La escena fue grotesca y reveladora. Funcionarios públicos y miembros de organizaciones “de masas” fueron convocados como si se tratara de un mitin voluntario. Sin embargo, en realidad era una cita obligada con la infamia. Allí estaban, cumpliendo órdenes, para dar una lección ejemplarizante. En la isla, disentir no solo te aísla, también te expone al linchamiento colectivo con la bendición del Estado.
Que un opositor pacífico declare sentirse “orgulloso de su lucha” después de semejante asedio habla más de su integridad que de cualquier discurso heroico del gobierno. Porque aguantar nueve horas de agresión física y verbal, sin devolver el golpe, no es resignación. Es resistencia. Y esa resistencia es el verdadero miedo del régimen, no los micrófonos ni las piedras.
Los actos de repudio son una de las tradiciones más vergonzosas del castrismo. Se han utilizado durante décadas para disciplinar al pueblo, para recordarle que quien se salga del guion será castigado públicamente. Este es un mecanismo que combina el miedo con la complicidad. Vecinos y compañeros de trabajo se convierten en verdugos momentáneos, sabiendo que mañana podrían ser ellos la presa.
La pregunta final que plantea el escrito es incómoda y necesaria. ¿Cuántos de esos que gritaban “gusano” en 2011 hoy hacen cola en un Walmart de Hialeah? ¿Cuántos publican fotos de sus vacaciones en Punta Cana? La historia cubana está llena de verdugos reciclados en víctimas, de militantes fervorosos. Ellos, en cuanto cruzan la frontera, descubren el valor de la democracia y la libertad de mercado.

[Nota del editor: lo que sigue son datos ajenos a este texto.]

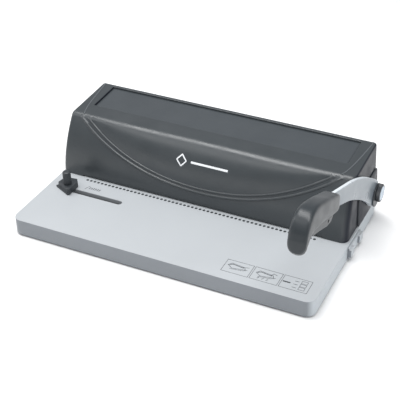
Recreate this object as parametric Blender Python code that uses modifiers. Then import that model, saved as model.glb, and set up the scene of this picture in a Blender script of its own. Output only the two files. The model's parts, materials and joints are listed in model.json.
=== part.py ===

Pero hay algo más inquietante: esos mismos que hoy disfrutan una vida tranquila en el extranjero jamás pedirán perdón. No reconocerán que lanzaron piedras, que escupieron odio o que apretaron el cerco contra un vecino indefenso. Y mientras tanto, en la isla, la maquinaria del repudio sigue funcionando, alimentada por el mismo combustible de siempre: la impunidad.